* DO THIS
Extract the complete data exactly as given.

* DATA PROVIDED
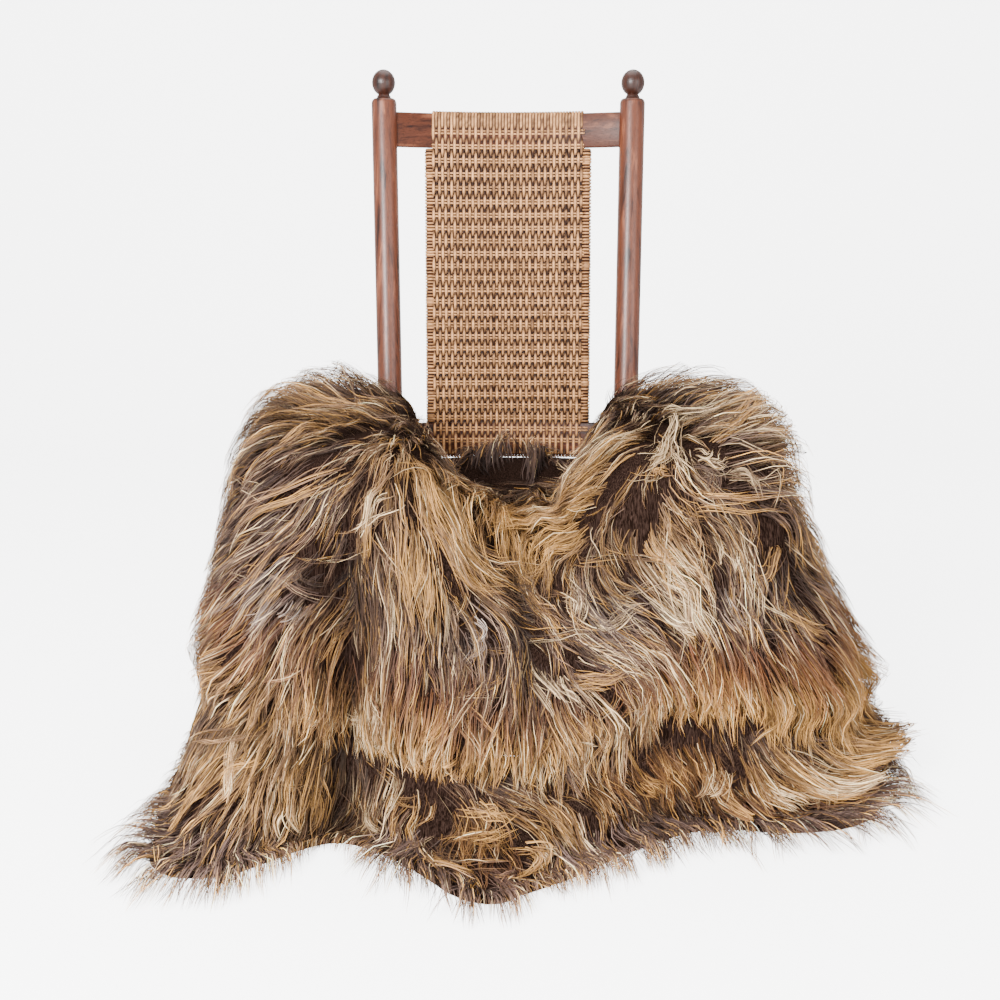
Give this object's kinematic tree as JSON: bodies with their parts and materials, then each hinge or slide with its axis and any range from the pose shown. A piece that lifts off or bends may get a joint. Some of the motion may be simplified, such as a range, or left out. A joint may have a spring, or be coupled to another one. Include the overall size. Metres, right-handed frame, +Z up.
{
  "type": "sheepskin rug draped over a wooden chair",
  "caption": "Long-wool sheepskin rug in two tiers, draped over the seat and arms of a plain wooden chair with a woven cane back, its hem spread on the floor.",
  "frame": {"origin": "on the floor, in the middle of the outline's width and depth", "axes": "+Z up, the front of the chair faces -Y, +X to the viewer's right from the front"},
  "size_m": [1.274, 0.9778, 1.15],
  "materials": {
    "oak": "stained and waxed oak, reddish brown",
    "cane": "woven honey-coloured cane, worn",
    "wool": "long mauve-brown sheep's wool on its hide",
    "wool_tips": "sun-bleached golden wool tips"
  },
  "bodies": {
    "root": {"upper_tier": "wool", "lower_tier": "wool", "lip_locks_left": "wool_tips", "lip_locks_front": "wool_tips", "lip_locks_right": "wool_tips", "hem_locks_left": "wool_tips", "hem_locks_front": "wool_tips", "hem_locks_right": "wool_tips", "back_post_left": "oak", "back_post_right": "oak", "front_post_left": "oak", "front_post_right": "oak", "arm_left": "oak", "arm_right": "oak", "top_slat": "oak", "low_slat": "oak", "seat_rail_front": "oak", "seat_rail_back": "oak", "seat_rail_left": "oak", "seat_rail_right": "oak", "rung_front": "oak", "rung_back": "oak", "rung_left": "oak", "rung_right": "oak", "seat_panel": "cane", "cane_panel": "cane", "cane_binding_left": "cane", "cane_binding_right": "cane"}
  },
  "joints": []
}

* FINISHED TASK
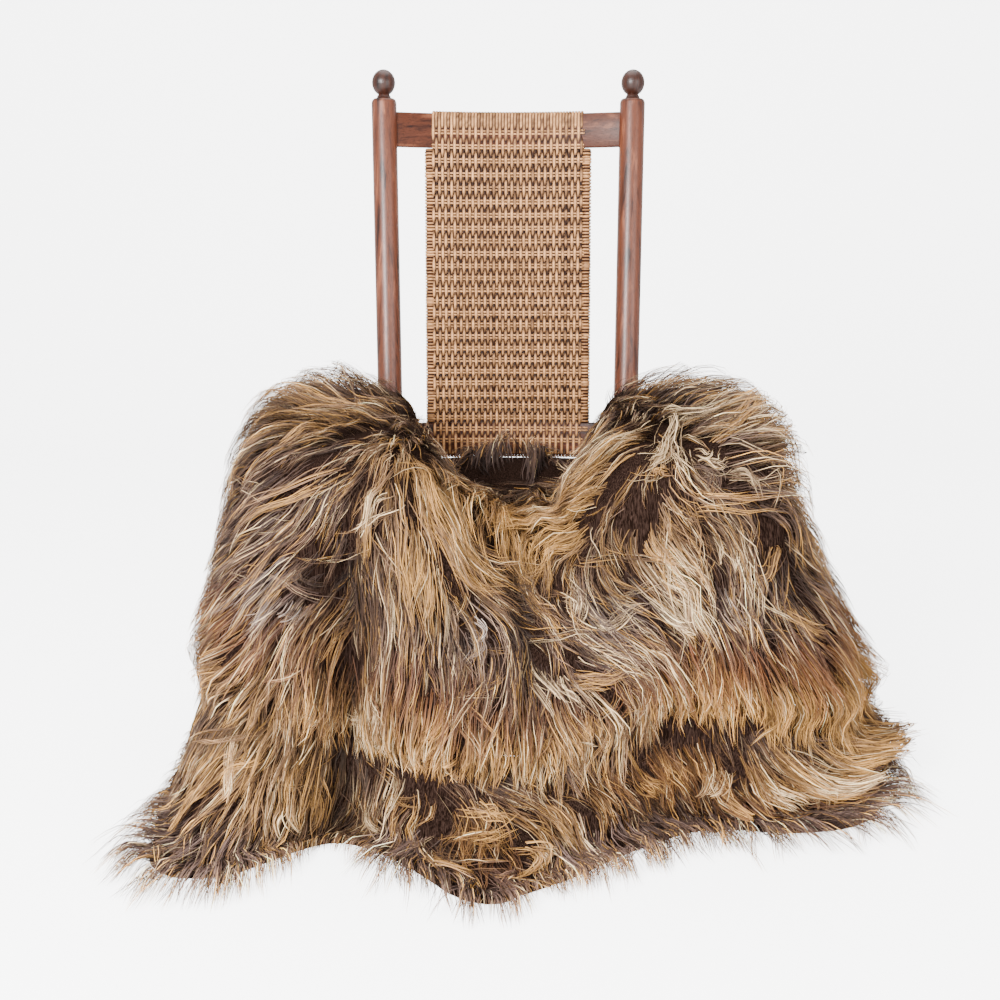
Give this object's kinematic tree as JSON: bodies with their parts and materials, then each hinge or slide with its axis and any range from the pose shown. A piece that lifts off or bends may get a joint. Some of the motion may be simplified, such as a range, or left out. A joint may have a spring, or be coupled to another one. Include the overall size. Metres, right-handed frame, +Z up.
{
  "type": "sheepskin rug draped over a wooden chair",
  "caption": "Long-wool sheepskin rug in two tiers, draped over the seat and arms of a plain wooden chair with a woven cane back, its hem spread on the floor.",
  "frame": {"origin": "on the floor, in the middle of the outline's width and depth", "axes": "+Z up, the front of the chair faces -Y, +X to the viewer's right from the front"},
  "size_m": [1.274, 0.9778, 1.15],
  "materials": {
    "oak": "stained and waxed oak, reddish brown",
    "cane": "woven honey-coloured cane, worn",
    "wool": "long mauve-brown sheep's wool on its hide",
    "wool_tips": "sun-bleached golden wool tips"
  },
  "bodies": {
    "root": {"upper_tier": "wool", "lower_tier": "wool", "lip_locks_left": "wool_tips", "lip_locks_front": "wool_tips", "lip_locks_right": "wool_tips", "hem_locks_left": "wool_tips", "hem_locks_front": "wool_tips", "hem_locks_right": "wool_tips", "back_post_left": "oak", "back_post_right": "oak", "front_post_left": "oak", "front_post_right": "oak", "arm_left": "oak", "arm_right": "oak", "top_slat": "oak", "low_slat": "oak", "seat_rail_front": "oak", "seat_rail_back": "oak", "seat_rail_left": "oak", "seat_rail_right": "oak", "rung_front": "oak", "rung_back": "oak", "rung_left": "oak", "rung_right": "oak", "seat_panel": "cane", "cane_panel": "cane", "cane_binding_left": "cane", "cane_binding_right": "cane"}
  },
  "joints": []
}